Women and Power by Mary Beard

Mary Beard is described as being ‘Britain’s best–known classicist on the inside front flap of this book. She’s also known for having experienced her unfair share of vileness and opprobrium from internet trolls seeking to silence her both for being an expert and, in particular, for having views on gender-related issues. Here she addresses the deep-rooted causes of this outcry and behaviour, looking back to the ancient world but also through the ages of literature and action and to the modern day, examining why things happen and what we might be able to do about them. The two sections are called ‘The Public Voice of Women’ and ‘Women in Power’ and are beautifully, clearly and passionately yet calmly written.

The book had its germ in two lectures Professor Beard did for the London Review of Books in 2014 and 2017. She explains in the Afterword that she resisted the urge to do too much tidying of the originals, simply updating some of the political stuff in the first lecture to reflect more current events and opinions, for example on Theresa May. There are good, detailed, but not intrusive references and even an index in this beautifully produced little book.

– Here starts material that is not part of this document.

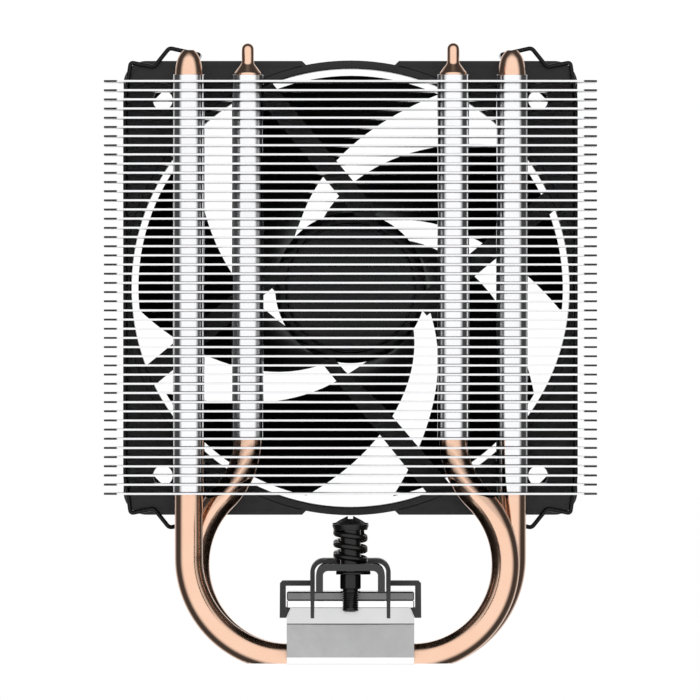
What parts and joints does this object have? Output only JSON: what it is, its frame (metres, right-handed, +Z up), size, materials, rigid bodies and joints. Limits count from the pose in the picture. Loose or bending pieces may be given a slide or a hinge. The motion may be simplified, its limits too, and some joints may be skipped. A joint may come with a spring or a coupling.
{
  "type": "cpu tower cooler",
  "caption": "Compact tower heatsink for a processor: copper U heat pipes through stacked thin fins, milled base with a spring-screw crossbar, and a wire-clipped axial fan.",
  "frame": {"origin": "centre of the milled contact face under the base", "axes": "+Z up the tower away from the processor, +X across the fins, +Y from the open face of the fins towards the fan"},
  "size_m": [0.1054, 0.0935, 0.1328],
  "materials": {
    "milled_aluminium": "milled, fine cutter marks",
    "polished_plate": "bright, polished edge",
    "dark_plate": "rolled dark steel, satin",
    "zinc_screw": "zinc plated",
    "copper": "bare drawn copper, clean and glossy",
    "fin_aluminium": "rolled aluminium sheet, bright",
    "black_steel": "black oxide, satin",
    "spring_wire": "black coated spring wire",
    "cover_plastic": "moulded, satin",
    "fan_plastic": "moulded, fine texture",
    "impeller_plastic": "moulded, satin",
    "motor_steel": "bright steel",
    "magnet": "bonded ferrite, matt",
    "bearing_brass": "sintered bronze",
    "winding_copper": "enamelled wire",
    "board": "green solder mask",
    "label": "blank printed film, matt"
  },
  "bodies": {
    "cooler": {"base_block": "milled_aluminium", "base_cap": "milled_aluminium", "seat_plate": "polished_plate", "foot_plate": "dark_plate", "base_screw_1": "zinc_screw", "base_screw_2": "zinc_screw", "base_screw_3": "zinc_screw", "base_screw_4": "zinc_screw", "heat_pipe_front": "copper", "heat_pipe_rear": "copper", "fin_stack": "fin_aluminium", "slotted_fins": "fin_aluminium", "mounting_bar": "black_steel", "bar_cover": "cover_plastic", "fan_frame": "fan_plastic", "bearing_sleeve": "bearing_brass", "thrust_pad": "impeller_plastic", "circuit_board": "board", "hub_label": "label", "stator_core": "motor_steel", "winding_1": "winding_copper", "winding_2": "winding_copper", "winding_3": "winding_copper", "winding_4": "winding_copper", "screw_spring_front": "black_steel", "screw_spring_rear": "black_steel"},
    "fan_rotor": {"impeller": "impeller_plastic", "rotor_yoke": "motor_steel", "magnet_ring": "magnet", "fan_shaft": "motor_steel", "shaft_retainer": "motor_steel"},
    "front_screw_press": {"retaining_ring_front": "black_steel"},
    "front_screw": {"spring_screw_front": "black_steel"},
    "rear_screw_press": {"retaining_ring_rear": "black_steel"},
    "rear_screw": {"spring_screw_rear": "black_steel"},
    "left_clip": {"fan_clip_left": "spring_wire"},
    "right_clip": {"fan_clip_right": "spring_wire"}
  },
  "joints": [
    {"name": "fan_spin", "type": "hinge", "parent": "cooler", "child": "fan_rotor", "pos_m": [0, 0.035, 0.08045], "axis": [0, 1, 0], "continuous": true},
    {"name": "front_screw_push", "type": "slide", "parent": "cooler", "child": "front_screw_press", "axis": [0, 0, -1], "range_m": [0, 0.0022], "stiffness_N_per_m": 2500, "springref_m": -0.002, "deforming": ["screw_spring_front"]},
    {"name": "front_screw_turn", "type": "hinge", "parent": "front_screw_press", "child": "front_screw", "pos_m": [0, -0.0375, 0.025], "axis": [0, 0, -1], "continuous": true},
    {"name": "rear_screw_push", "type": "slide", "parent": "cooler", "child": "rear_screw_press", "axis": [0, 0, -1], "range_m": [0, 0.0022], "stiffness_N_per_m": 2500, "springref_m": -0.002, "deforming": ["screw_spring_rear"]},
    {"name": "rear_screw_turn", "type": "hinge", "parent": "rear_screw_press", "child": "rear_screw", "pos_m": [0, 0.0375, 0.025], "axis": [0, 0, -1], "continuous": true},
    {"name": "left_clip_swing", "type": "hinge", "parent": "cooler", "child": "left_clip", "pos_m": [-0.0434, 0.0505, 0.08045], "axis": [0, 0, -1], "range_deg": [0, 14]},
    {"name": "right_clip_swing", "type": "hinge", "parent": "cooler", "child": "right_clip", "pos_m": [0.0434, 0.0505, 0.08045], "axis": [0, 0, 1], "range_deg": [0, 14]}
  ]
}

In the Preface, Professor Beard sets out that she is going to look at how the ancient world of the Greeks and Romans can help explain our world, because, ‘When it comes to silencing women, Western culture has had thousands of years of practice’. She then opens ‘The Public Voice of Women’ by describing Telemachus’ silencing of his mother, Penelope, in The Odyssey, as a demonstration of the deep roots of the silencing of women in the public arena. I will mention two things here: one, it is useful to know something about the classics when reading this, although the author is very clear and does explain things; and there are great illustrations from artworks – pots, paintings – scattered very liberally through the book, which serve as excellent reminders of what is happening in the text. This last does mean that the text is quite short, but not a word is wasted and it packs a real punch. It’s also worth mentioning that she also makes it clear in the Afterword that not everything we do and think goes back to the Greeks, and that it’s worth studying The Odyssey for more than the roots of misogyny, being scrupulously fair.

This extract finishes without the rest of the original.